“In the same way you create characters for a novel, we’ve created characters here,” says Jehnny Beth. “But you put yourself in it, because you’re trying to understand the human situation. The singing has to be authentic. That’s all that matters.”
“When you write a song you marry the personal with the fictional and make art,” adds Gillespie. “I was thinking about two people living alone, together but apart, existing and suffering in a psychic malaise, who plough on because of responsibilities and commitments. It’s about the impermanence of everything — an existential fact that everyone has to face at some point in their lives.”
They first met in 2015, when they were both invited to perform with Suicide at the Barbican. The following summer she joined Primal Scream on stage for a duet of Nancy Sinatra and Lee Hazlewood’s ‘Some Velvet Morning’, which cemented their connection. In 2017, they convened in Paris for sessions, accompanied by Beth’s musical partner Johnny Hostile and the rest of Primal Scream. Their initial electronic-focused ideas gradually evolved into a richer tapestry of soul, country, blues and rock ‘n’ roll.
Gillespie explains, ‘I wanted to put pain back into music. I wasn’t hearing a lot of it in modern rock music”.

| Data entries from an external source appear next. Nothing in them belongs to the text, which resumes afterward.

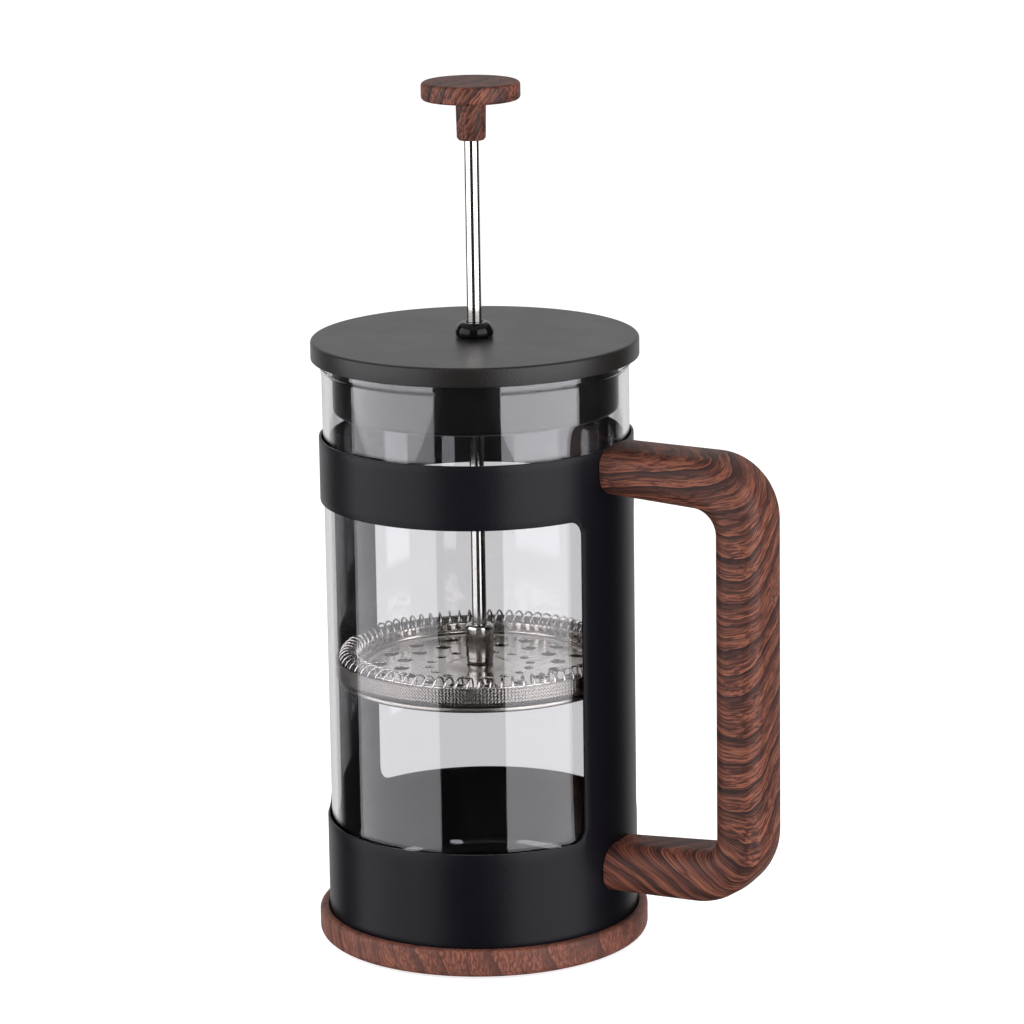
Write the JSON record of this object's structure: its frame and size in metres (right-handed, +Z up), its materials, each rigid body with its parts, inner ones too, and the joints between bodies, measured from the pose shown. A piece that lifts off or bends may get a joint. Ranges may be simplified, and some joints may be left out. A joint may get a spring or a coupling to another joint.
{
  "type": "french press",
  "caption": "Cylindrical press coffee maker: glass beaker in a windowed steel sleeve with a side handle, a plug lid and a sliding plunger with a spring-edged mesh filter.",
  "frame": {"origin": "centre of the pad's underside, on the beaker's axis, on the surface the press stands on", "axes": "+Z up along the plunger rod, +X towards the handle, -X towards the pouring spout"},
  "size_m": [0.1619, 0.1092, 0.2845],
  "materials": {
    "wood_effect": "satin wood-grain transfer print, dark wavy figure on red-brown",
    "black_coat": "matt black powder coat with a fine orange-peel texture",
    "black_plastic": "smooth satin black moulding",
    "gloss_black": "gloss black moulding",
    "steel": "polished stainless steel",
    "fastener_steel": "plain stainless steel",
    "brass": "turned brass",
    "rubber": "matt black foam rubber",
    "glass": "clear borosilicate glass"
  },
  "bodies": {
    "stand": {"base_plate": "wood_effect", "non_slip_pad": "rubber", "base_screw_1": "fastener_steel", "base_screw_2": "fastener_steel", "base_screw_3": "fastener_steel", "frame_sleeve": "black_coat", "handle": "wood_effect", "handle_insert_upper": "brass", "handle_insert_lower": "brass", "handle_screw_upper": "fastener_steel", "handle_screw_lower": "fastener_steel"},
    "glass": {"beaker": "glass"},
    "lid": {"lid_cap": "black_coat", "lid_collar": "black_plastic", "rod_bushing": "gloss_black", "bushing_washer": "fastener_steel", "bushing_nut": "fastener_steel"},
    "plunger": {"knob": "wood_effect", "knob_insert": "brass", "plunger_rod": "steel", "rod_hub": "steel", "spring_plate": "steel", "filter_spring": "steel", "mesh_screen": "steel", "cross_plate": "steel", "clamp_nut": "fastener_steel"}
  },
  "joints": [
    {"name": "beaker_lift", "type": "slide", "parent": "stand", "child": "glass", "axis": [0, 0, 1], "range_m": [0, 0.2]},
    {"name": "lid_lift", "type": "slide", "parent": "glass", "child": "lid", "axis": [0, 0, 1], "range_m": [0, 0.2]},
    {"name": "plunger_slide", "type": "slide", "parent": "lid", "child": "plunger", "axis": [0, 0, 1], "range_m": [-0.059, 0.078]}
  ]
}
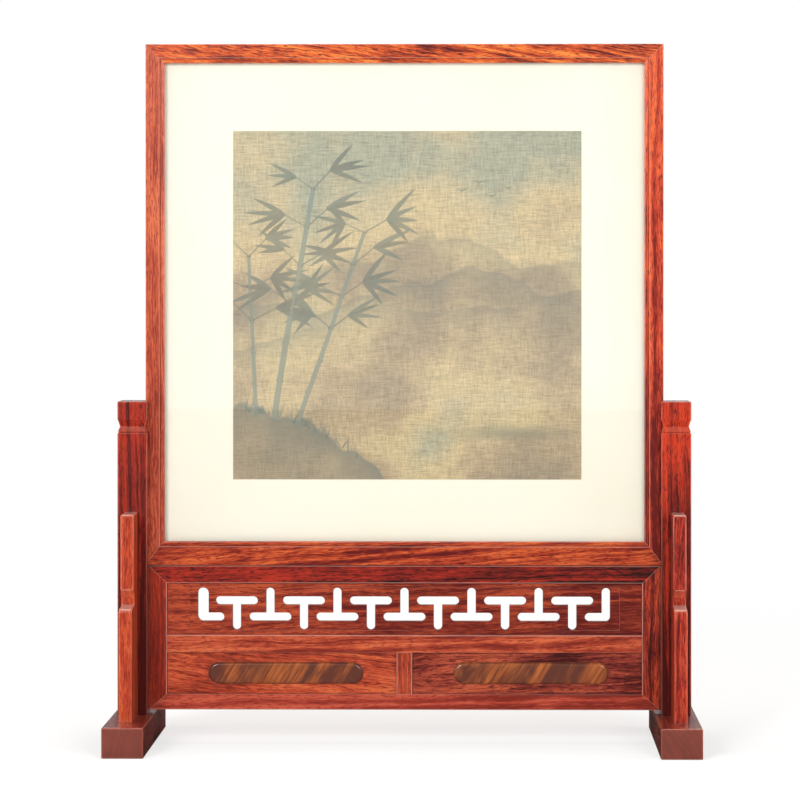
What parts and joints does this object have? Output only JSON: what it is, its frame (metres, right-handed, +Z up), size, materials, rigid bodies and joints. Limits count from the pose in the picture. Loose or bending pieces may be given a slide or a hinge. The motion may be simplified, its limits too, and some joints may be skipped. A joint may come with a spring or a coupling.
{
  "type": "table screen",
  "caption": "Table screen: glazed square picture frame that lifts out of a two-post hardwood stand with spandrels, pierced fret panel and bossed lower panels.",
  "frame": {"origin": "on the table, midway between the feet and midway between front and back", "axes": "+X to the right seen from the front, the picture faces -Y, +Z up"},
  "size_m": [0.428, 0.16, 0.5138],
  "materials": {
    "stand_wood": "lacquered",
    "frame_wood": "lacquered",
    "panel_wood": "lacquered",
    "boss_wood": "lacquered",
    "glazing": "polished",
    "silk": "matt silk",
    "mount_board": "matt",
    "backing_wood": "sanded",
    "button_brass": "satin",
    "screw_steel": "plated"
  },
  "bodies": {
    "stand": {"left_foot": "stand_wood", "right_foot": "stand_wood", "left_post": "stand_wood", "right_post": "stand_wood", "front_left_bracket": "stand_wood", "front_right_bracket": "stand_wood", "rear_left_bracket": "stand_wood", "rear_right_bracket": "stand_wood", "base_left_stile": "stand_wood", "base_right_stile": "stand_wood", "base_bottom_rail": "stand_wood", "base_middle_rail": "stand_wood", "base_top_rail": "stand_wood", "base_muntin": "stand_wood", "fretwork_panel": "panel_wood", "left_lower_panel": "panel_wood", "right_lower_panel": "panel_wood", "left_boss": "boss_wood", "right_boss": "boss_wood"},
    "picture_frame": {"frame_left_stile": "frame_wood", "frame_right_stile": "frame_wood", "frame_bottom_rail": "frame_wood", "frame_top_rail": "frame_wood", "glazing_sheet": "glazing", "silk_leaf": "silk", "mount_board": "mount_board", "backing_board": "backing_wood", "turn_button_screws": "screw_steel"},
    "button_1": {"turn_button_1": "button_brass"},
    "button_2": {"turn_button_2": "button_brass"},
    "button_3": {"turn_button_3": "button_brass"},
    "button_4": {"turn_button_4": "button_brass"},
    "button_5": {"turn_button_5": "button_brass"},
    "button_6": {"turn_button_6": "button_brass"},
    "button_7": {"turn_button_7": "button_brass"},
    "button_8": {"turn_button_8": "button_brass"}
  },
  "joints": [
    {"name": "frame_lift", "type": "slide", "parent": "stand", "child": "picture_frame", "axis": [0, 0, 1], "range_m": [0, 0.125]},
    {"name": "button_1_pivot", "type": "hinge", "parent": "picture_frame", "child": "button_1", "pos_m": [-0.1855, 0.009, 0.3013], "axis": [0, 1, 0], "range_deg": [-90, 90]},
    {"name": "button_2_pivot", "type": "hinge", "parent": "picture_frame", "child": "button_2", "pos_m": [0.1855, 0.009, 0.3013], "axis": [0, 1, 0], "range_deg": [-90, 90]},
    {"name": "button_3_pivot", "type": "hinge", "parent": "picture_frame", "child": "button_3", "pos_m": [-0.1855, 0.009, 0.4413], "axis": [0, 1, 0], "range_deg": [-90, 90]},
    {"name": "button_4_pivot", "type": "hinge", "parent": "picture_frame", "child": "button_4", "pos_m": [0.1855, 0.009, 0.4413], "axis": [0, 1, 0], "range_deg": [-90, 90]},
    {"name": "button_5_pivot", "type": "hinge", "parent": "picture_frame", "child": "button_5", "pos_m": [-0.09, 0.009, 0.1358], "axis": [0, 1, 0], "range_deg": [-90, 90]},
    {"name": "button_6_pivot", "type": "hinge", "parent": "picture_frame", "child": "button_6", "pos_m": [-0.09, 0.009, 0.5093], "axis": [0, 1, 0], "range_deg": [-90, 90]},
    {"name": "button_7_pivot", "type": "hinge", "parent": "picture_frame", "child": "button_7", "pos_m": [0.09, 0.009, 0.1358], "axis": [0, 1, 0], "range_deg": [-90, 90]},
    {"name": "button_8_pivot", "type": "hinge", "parent": "picture_frame", "child": "button_8", "pos_m": [0.09, 0.009, 0.5093], "axis": [0, 1, 0], "range_deg": [-90, 90]}
  ]
}
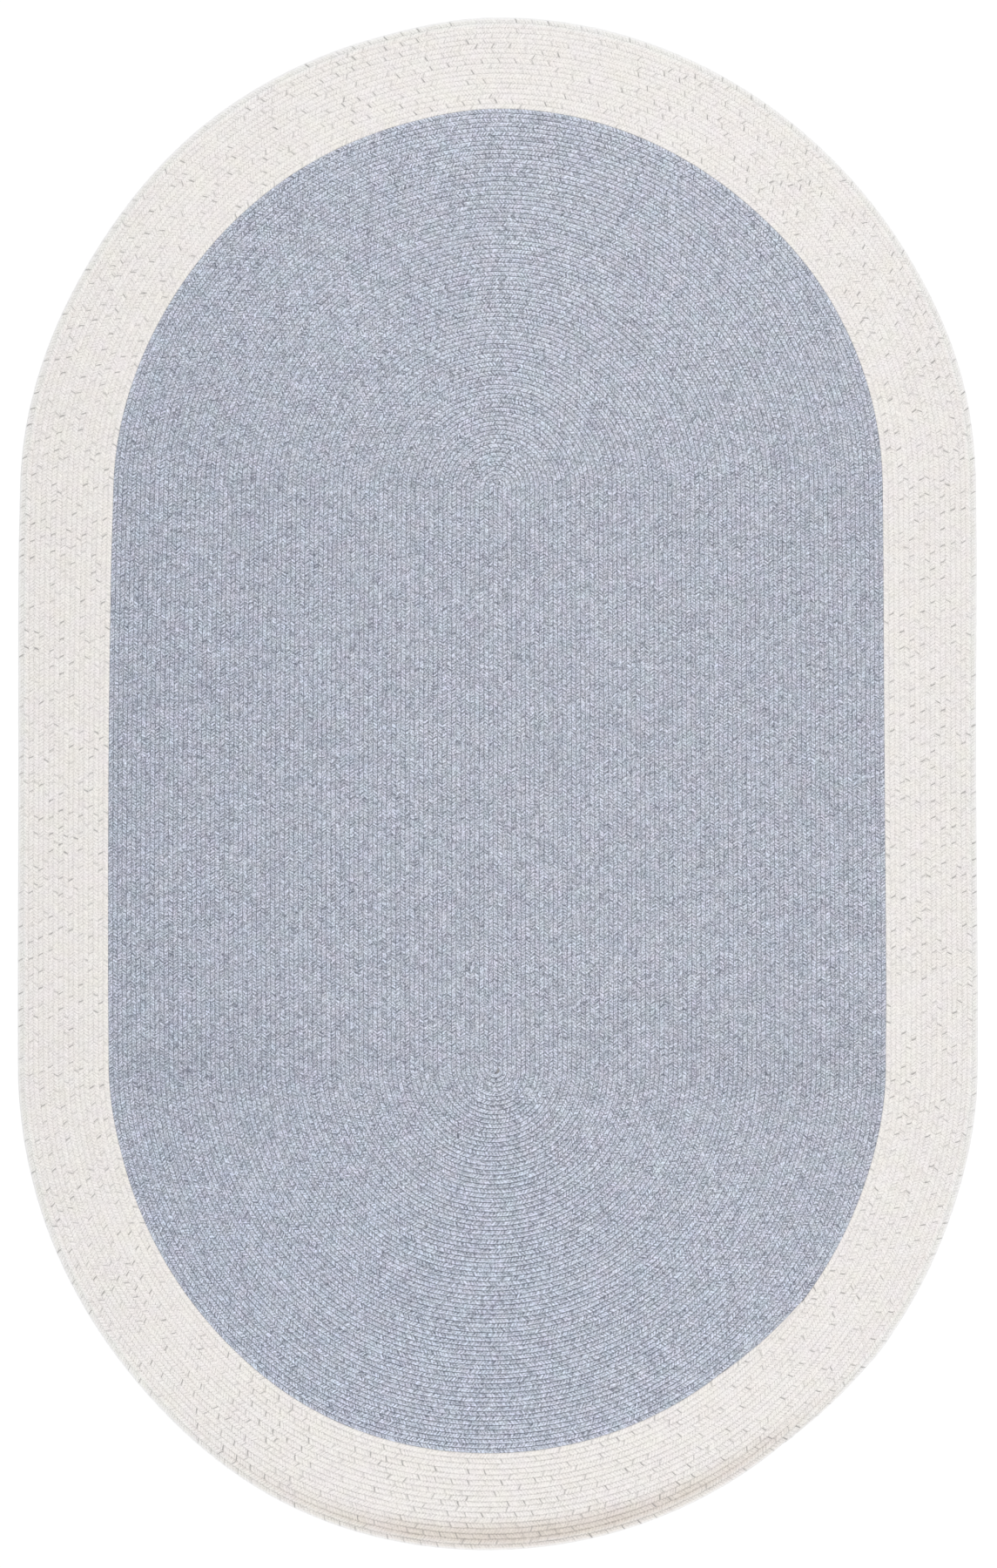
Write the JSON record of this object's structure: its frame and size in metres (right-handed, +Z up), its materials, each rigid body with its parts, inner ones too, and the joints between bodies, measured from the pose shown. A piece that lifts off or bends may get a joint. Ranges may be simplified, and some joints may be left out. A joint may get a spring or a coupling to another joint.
{
  "type": "braided rug",
  "caption": "Flat oval braided rug for a floor: blue-grey braid wound out from a straight core, edged with rounds of ivory braid sewn on in the same spiral",
  "frame": {"origin": "on the floor under the middle of the rug, at the middle of the flat underside", "axes": "+Y along the rug's length, +X across its width, +Z up from the floor; seen from above the spiral runs outwards clockwise"},
  "size_m": [1.525, 2.4346, 0.008],
  "materials": {
    "blue_grey_yarn": "dull heathered yarn, flat braid",
    "ivory_yarn": "dull yarn, flat braid with thin grey flecks"
  },
  "bodies": {
    "root": {"centre_braid": "blue_grey_yarn", "border_braid": "ivory_yarn"}
  },
  "joints": []
}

The pain of trying to make something beautiful flourish in a bleak environment is palpable throughout. It feels beyond repair in the southern soul of opener "Chase It Down," while the Scott Walker-like waltz of "English Town" shows that the world outside their door is just as bleak as the relationship itself. But there’s a redemptive arc to the story, notably with the elegant "You Can Trust Me Now," in which the male protagonist vows to leave his vices in the past.